--- BEGIN ---

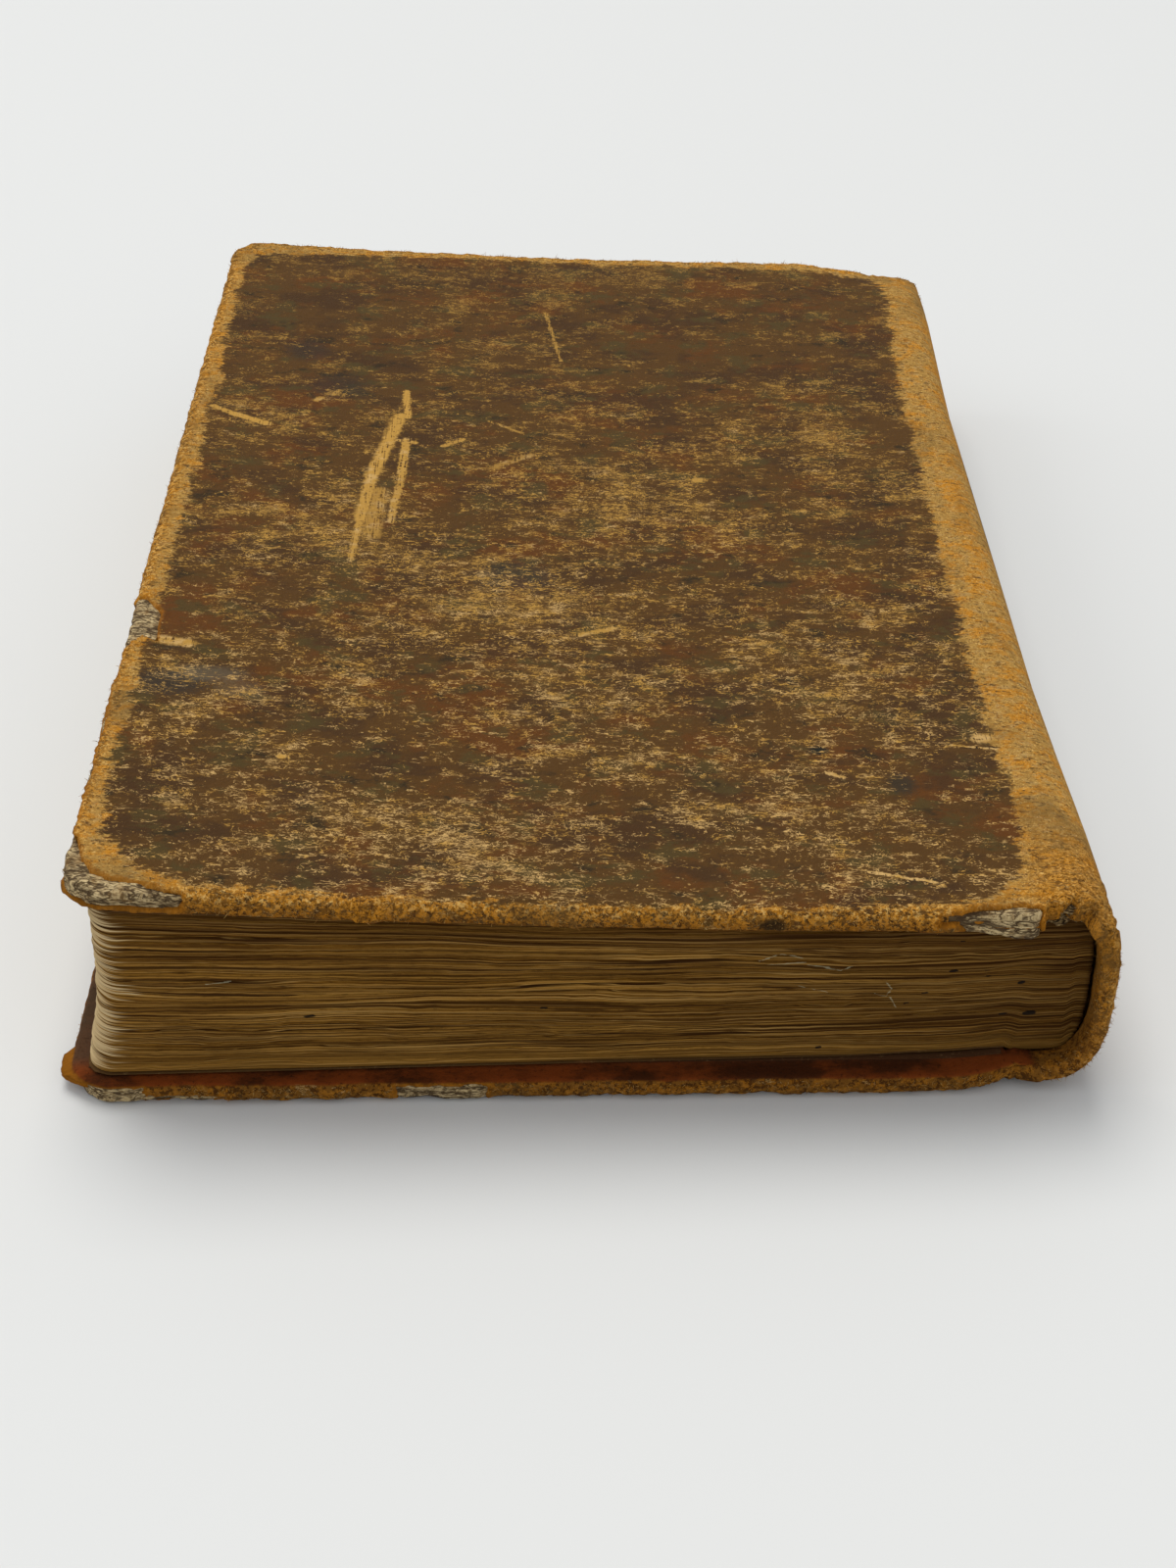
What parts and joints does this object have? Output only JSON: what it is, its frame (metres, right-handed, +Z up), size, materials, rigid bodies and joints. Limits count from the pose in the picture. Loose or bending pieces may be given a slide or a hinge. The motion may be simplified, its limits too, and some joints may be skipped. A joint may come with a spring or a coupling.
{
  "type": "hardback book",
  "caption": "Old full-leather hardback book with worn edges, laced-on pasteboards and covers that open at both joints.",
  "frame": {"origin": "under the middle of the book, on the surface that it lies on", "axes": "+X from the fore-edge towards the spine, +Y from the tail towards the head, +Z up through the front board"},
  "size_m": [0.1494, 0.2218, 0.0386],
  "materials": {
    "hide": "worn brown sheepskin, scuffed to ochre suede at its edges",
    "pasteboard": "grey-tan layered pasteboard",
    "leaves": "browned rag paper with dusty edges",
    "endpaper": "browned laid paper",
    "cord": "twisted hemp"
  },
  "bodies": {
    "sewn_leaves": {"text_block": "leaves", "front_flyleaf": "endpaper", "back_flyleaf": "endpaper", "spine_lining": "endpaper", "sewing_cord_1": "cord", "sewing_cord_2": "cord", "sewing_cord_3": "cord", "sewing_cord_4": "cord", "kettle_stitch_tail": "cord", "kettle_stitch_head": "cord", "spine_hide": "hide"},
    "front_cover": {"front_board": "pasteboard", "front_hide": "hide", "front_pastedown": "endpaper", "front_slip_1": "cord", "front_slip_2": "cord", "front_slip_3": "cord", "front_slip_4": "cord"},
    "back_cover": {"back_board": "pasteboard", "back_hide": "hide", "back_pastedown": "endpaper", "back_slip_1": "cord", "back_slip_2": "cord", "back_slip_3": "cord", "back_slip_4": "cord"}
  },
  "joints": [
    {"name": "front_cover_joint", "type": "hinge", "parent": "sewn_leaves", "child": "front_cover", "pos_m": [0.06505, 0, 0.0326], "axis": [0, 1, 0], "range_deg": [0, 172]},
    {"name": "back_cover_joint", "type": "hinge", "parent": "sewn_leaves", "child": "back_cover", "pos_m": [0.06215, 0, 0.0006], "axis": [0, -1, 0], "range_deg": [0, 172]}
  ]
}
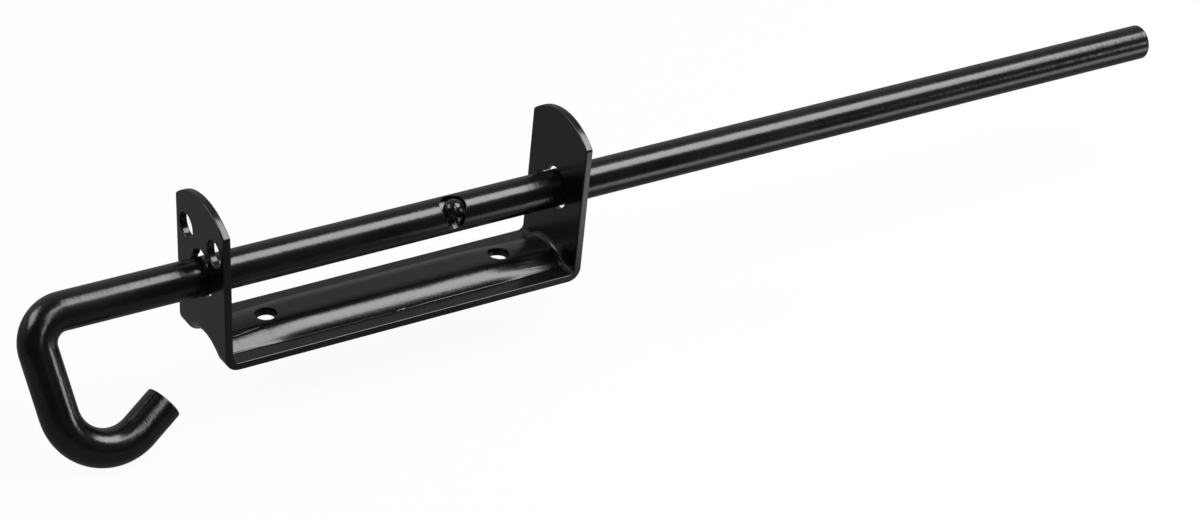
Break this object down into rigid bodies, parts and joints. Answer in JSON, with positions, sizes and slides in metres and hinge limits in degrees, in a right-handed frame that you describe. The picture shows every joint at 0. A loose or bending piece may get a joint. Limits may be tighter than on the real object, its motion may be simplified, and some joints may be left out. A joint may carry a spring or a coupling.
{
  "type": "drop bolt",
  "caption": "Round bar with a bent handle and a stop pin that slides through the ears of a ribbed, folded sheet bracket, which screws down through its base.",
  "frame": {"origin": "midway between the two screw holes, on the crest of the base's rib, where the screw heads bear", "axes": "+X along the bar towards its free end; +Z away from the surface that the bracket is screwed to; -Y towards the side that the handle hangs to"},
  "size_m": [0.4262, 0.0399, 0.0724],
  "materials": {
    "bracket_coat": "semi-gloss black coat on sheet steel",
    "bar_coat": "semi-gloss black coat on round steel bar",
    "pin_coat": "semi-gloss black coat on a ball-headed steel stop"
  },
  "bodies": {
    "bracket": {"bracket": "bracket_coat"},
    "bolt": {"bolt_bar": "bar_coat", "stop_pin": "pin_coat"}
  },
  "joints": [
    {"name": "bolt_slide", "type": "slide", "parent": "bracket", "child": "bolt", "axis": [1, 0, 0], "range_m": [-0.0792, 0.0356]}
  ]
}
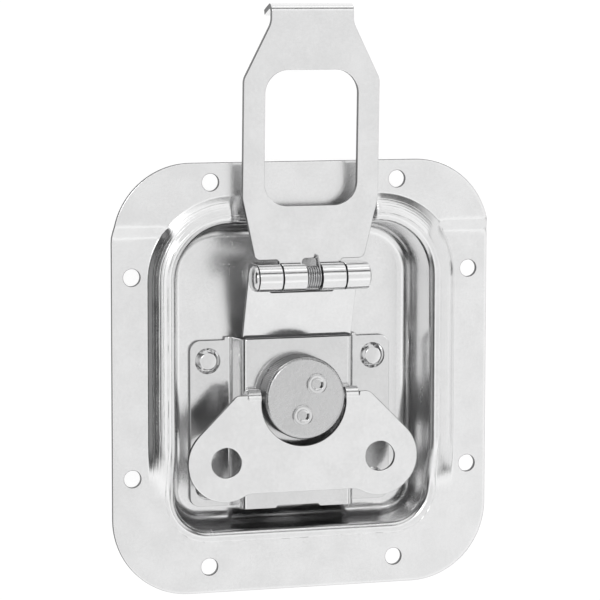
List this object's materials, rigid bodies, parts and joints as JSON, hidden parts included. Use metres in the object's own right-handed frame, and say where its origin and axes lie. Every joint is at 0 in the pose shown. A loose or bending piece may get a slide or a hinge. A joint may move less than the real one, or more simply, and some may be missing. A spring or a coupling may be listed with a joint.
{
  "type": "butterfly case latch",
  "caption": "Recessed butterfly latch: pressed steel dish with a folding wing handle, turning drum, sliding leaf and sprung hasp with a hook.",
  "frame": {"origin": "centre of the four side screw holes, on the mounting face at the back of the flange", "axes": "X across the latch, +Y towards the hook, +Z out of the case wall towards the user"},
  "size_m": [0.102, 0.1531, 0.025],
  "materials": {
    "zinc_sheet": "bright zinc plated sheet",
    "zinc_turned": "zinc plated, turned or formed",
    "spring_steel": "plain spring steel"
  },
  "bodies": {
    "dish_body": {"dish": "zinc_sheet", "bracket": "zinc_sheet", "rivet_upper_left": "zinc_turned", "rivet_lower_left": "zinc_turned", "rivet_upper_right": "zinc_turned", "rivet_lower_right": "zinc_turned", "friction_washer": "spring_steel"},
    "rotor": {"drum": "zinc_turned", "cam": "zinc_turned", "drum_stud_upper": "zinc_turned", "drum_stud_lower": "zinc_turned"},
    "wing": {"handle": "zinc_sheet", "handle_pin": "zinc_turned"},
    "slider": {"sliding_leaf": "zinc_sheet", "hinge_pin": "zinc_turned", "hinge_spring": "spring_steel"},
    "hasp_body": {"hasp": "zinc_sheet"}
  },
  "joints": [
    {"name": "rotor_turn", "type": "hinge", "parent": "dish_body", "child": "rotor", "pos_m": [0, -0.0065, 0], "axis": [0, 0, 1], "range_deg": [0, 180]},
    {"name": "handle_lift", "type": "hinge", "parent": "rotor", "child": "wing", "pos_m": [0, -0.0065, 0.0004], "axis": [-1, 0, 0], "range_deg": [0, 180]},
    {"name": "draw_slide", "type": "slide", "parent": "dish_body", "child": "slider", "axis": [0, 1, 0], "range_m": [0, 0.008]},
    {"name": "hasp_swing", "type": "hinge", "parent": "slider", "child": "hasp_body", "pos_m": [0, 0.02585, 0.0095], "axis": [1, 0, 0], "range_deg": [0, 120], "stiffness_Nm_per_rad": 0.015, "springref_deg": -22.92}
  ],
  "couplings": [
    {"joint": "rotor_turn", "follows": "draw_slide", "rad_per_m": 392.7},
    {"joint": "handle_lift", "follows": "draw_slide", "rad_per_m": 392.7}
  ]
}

--- END ---

From the records above, extract every line exactly as it stands.

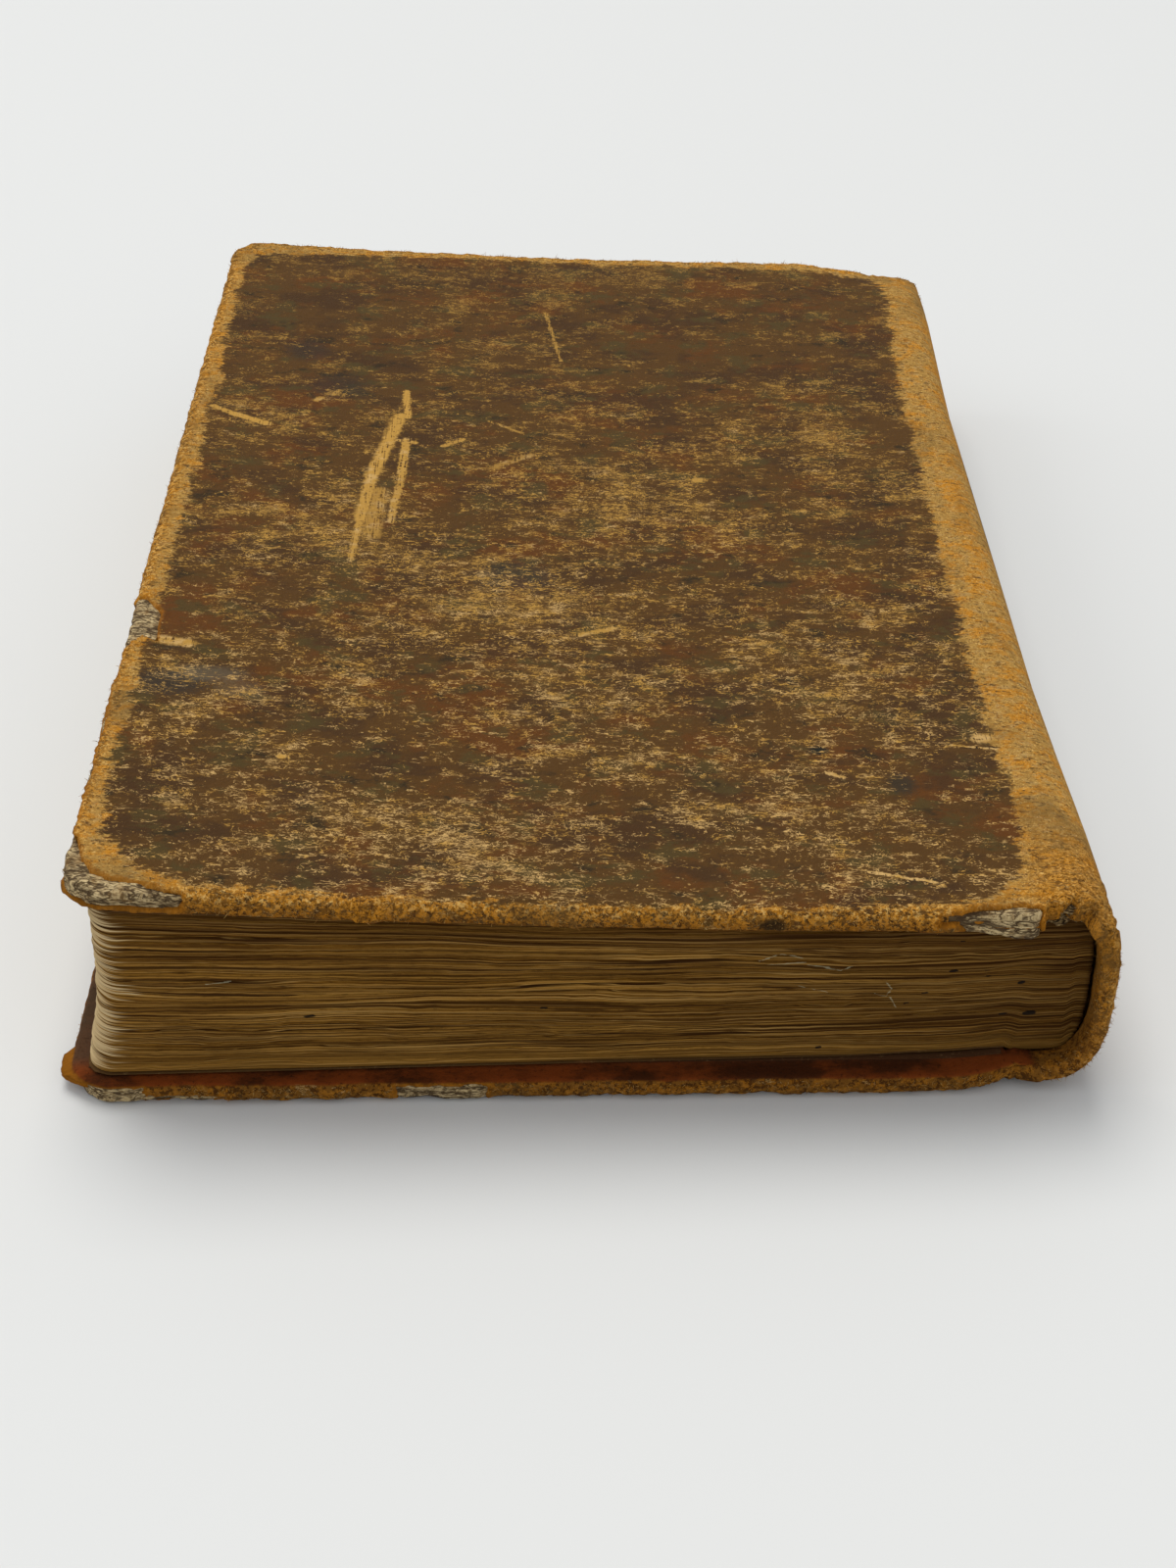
What parts and joints does this object have? Output only JSON: what it is, its frame (metres, right-handed, +Z up), size, materials, rigid bodies and joints. Limits count from the pose in the picture. Loose or bending pieces may be given a slide or a hinge. The motion may be simplified, its limits too, and some joints may be skipped. A joint may come with a spring or a coupling.
{
  "type": "hardback book",
  "caption": "Old full-leather hardback book with worn edges, laced-on pasteboards and covers that open at both joints.",
  "frame": {"origin": "under the middle of the book, on the surface that it lies on", "axes": "+X from the fore-edge towards the spine, +Y from the tail towards the head, +Z up through the front board"},
  "size_m": [0.1494, 0.2218, 0.0386],
  "materials": {
    "hide": "worn brown sheepskin, scuffed to ochre suede at its edges",
    "pasteboard": "grey-tan layered pasteboard",
    "leaves": "browned rag paper with dusty edges",
    "endpaper": "browned laid paper",
    "cord": "twisted hemp"
  },
  "bodies": {
    "sewn_leaves": {"text_block": "leaves", "front_flyleaf": "endpaper", "back_flyleaf": "endpaper", "spine_lining": "endpaper", "sewing_cord_1": "cord", "sewing_cord_2": "cord", "sewing_cord_3": "cord", "sewing_cord_4": "cord", "kettle_stitch_tail": "cord", "kettle_stitch_head": "cord", "spine_hide": "hide"},
    "front_cover": {"front_board": "pasteboard", "front_hide": "hide", "front_pastedown": "endpaper", "front_slip_1": "cord", "front_slip_2": "cord", "front_slip_3": "cord", "front_slip_4": "cord"},
    "back_cover": {"back_board": "pasteboard", "back_hide": "hide", "back_pastedown": "endpaper", "back_slip_1": "cord", "back_slip_2": "cord", "back_slip_3": "cord", "back_slip_4": "cord"}
  },
  "joints": [
    {"name": "front_cover_joint", "type": "hinge", "parent": "sewn_leaves", "child": "front_cover", "pos_m": [0.06505, 0, 0.0326], "axis": [0, 1, 0], "range_deg": [0, 172]},
    {"name": "back_cover_joint", "type": "hinge", "parent": "sewn_leaves", "child": "back_cover", "pos_m": [0.06215, 0, 0.0006], "axis": [0, -1, 0], "range_deg": [0, 172]}
  ]
}
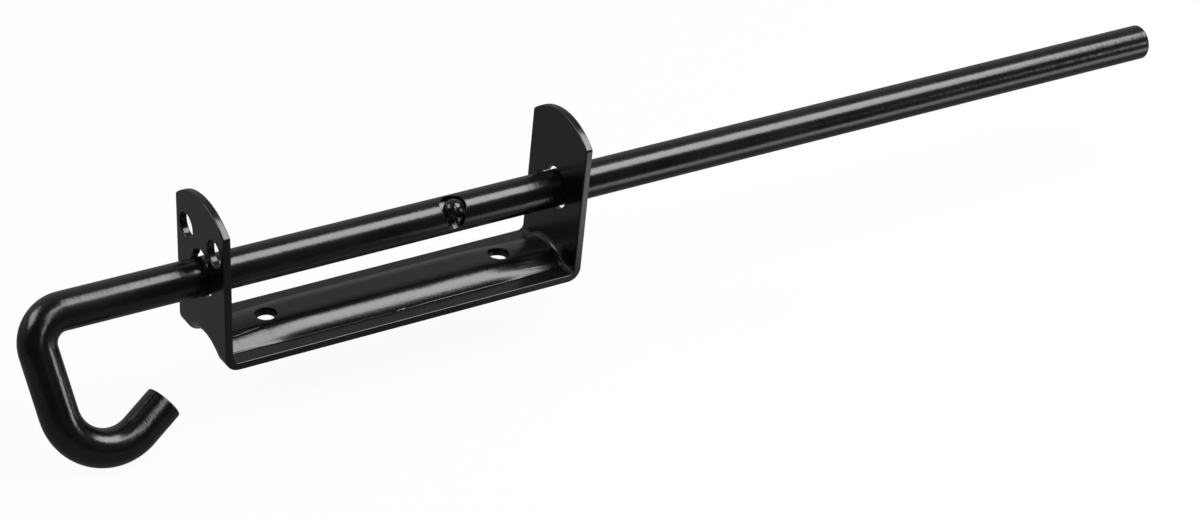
Break this object down into rigid bodies, parts and joints. Answer in JSON, with positions, sizes and slides in metres and hinge limits in degrees, in a right-handed frame that you describe. The picture shows every joint at 0. A loose or bending piece may get a joint. Limits may be tighter than on the real object, its motion may be simplified, and some joints may be left out. A joint may carry a spring or a coupling.
{
  "type": "drop bolt",
  "caption": "Round bar with a bent handle and a stop pin that slides through the ears of a ribbed, folded sheet bracket, which screws down through its base.",
  "frame": {"origin": "midway between the two screw holes, on the crest of the base's rib, where the screw heads bear", "axes": "+X along the bar towards its free end; +Z away from the surface that the bracket is screwed to; -Y towards the side that the handle hangs to"},
  "size_m": [0.4262, 0.0399, 0.0724],
  "materials": {
    "bracket_coat": "semi-gloss black coat on sheet steel",
    "bar_coat": "semi-gloss black coat on round steel bar",
    "pin_coat": "semi-gloss black coat on a ball-headed steel stop"
  },
  "bodies": {
    "bracket": {"bracket": "bracket_coat"},
    "bolt": {"bolt_bar": "bar_coat", "stop_pin": "pin_coat"}
  },
  "joints": [
    {"name": "bolt_slide", "type": "slide", "parent": "bracket", "child": "bolt", "axis": [1, 0, 0], "range_m": [-0.0792, 0.0356]}
  ]
}
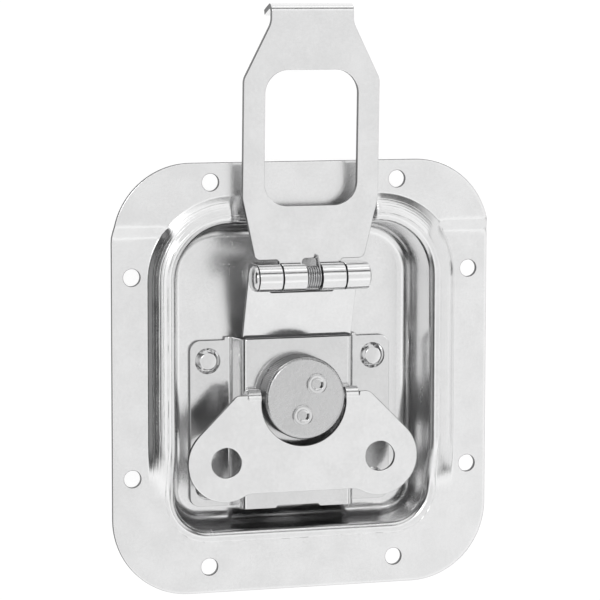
List this object's materials, rigid bodies, parts and joints as JSON, hidden parts included. Use metres in the object's own right-handed frame, and say where its origin and axes lie. Every joint is at 0 in the pose shown. A loose or bending piece may get a slide or a hinge. A joint may move less than the real one, or more simply, and some may be missing. A spring or a coupling may be listed with a joint.
{
  "type": "butterfly case latch",
  "caption": "Recessed butterfly latch: pressed steel dish with a folding wing handle, turning drum, sliding leaf and sprung hasp with a hook.",
  "frame": {"origin": "centre of the four side screw holes, on the mounting face at the back of the flange", "axes": "X across the latch, +Y towards the hook, +Z out of the case wall towards the user"},
  "size_m": [0.102, 0.1531, 0.025],
  "materials": {
    "zinc_sheet": "bright zinc plated sheet",
    "zinc_turned": "zinc plated, turned or formed",
    "spring_steel": "plain spring steel"
  },
  "bodies": {
    "dish_body": {"dish": "zinc_sheet", "bracket": "zinc_sheet", "rivet_upper_left": "zinc_turned", "rivet_lower_left": "zinc_turned", "rivet_upper_right": "zinc_turned", "rivet_lower_right": "zinc_turned", "friction_washer": "spring_steel"},
    "rotor": {"drum": "zinc_turned", "cam": "zinc_turned", "drum_stud_upper": "zinc_turned", "drum_stud_lower": "zinc_turned"},
    "wing": {"handle": "zinc_sheet", "handle_pin": "zinc_turned"},
    "slider": {"sliding_leaf": "zinc_sheet", "hinge_pin": "zinc_turned", "hinge_spring": "spring_steel"},
    "hasp_body": {"hasp": "zinc_sheet"}
  },
  "joints": [
    {"name": "rotor_turn", "type": "hinge", "parent": "dish_body", "child": "rotor", "pos_m": [0, -0.0065, 0], "axis": [0, 0, 1], "range_deg": [0, 180]},
    {"name": "handle_lift", "type": "hinge", "parent": "rotor", "child": "wing", "pos_m": [0, -0.0065, 0.0004], "axis": [-1, 0, 0], "range_deg": [0, 180]},
    {"name": "draw_slide", "type": "slide", "parent": "dish_body", "child": "slider", "axis": [0, 1, 0], "range_m": [0, 0.008]},
    {"name": "hasp_swing", "type": "hinge", "parent": "slider", "child": "hasp_body", "pos_m": [0, 0.02585, 0.0095], "axis": [1, 0, 0], "range_deg": [0, 120], "stiffness_Nm_per_rad": 0.015, "springref_deg": -22.92}
  ],
  "couplings": [
    {"joint": "rotor_turn", "follows": "draw_slide", "rad_per_m": 392.7},
    {"joint": "handle_lift", "follows": "draw_slide", "rad_per_m": 392.7}
  ]
}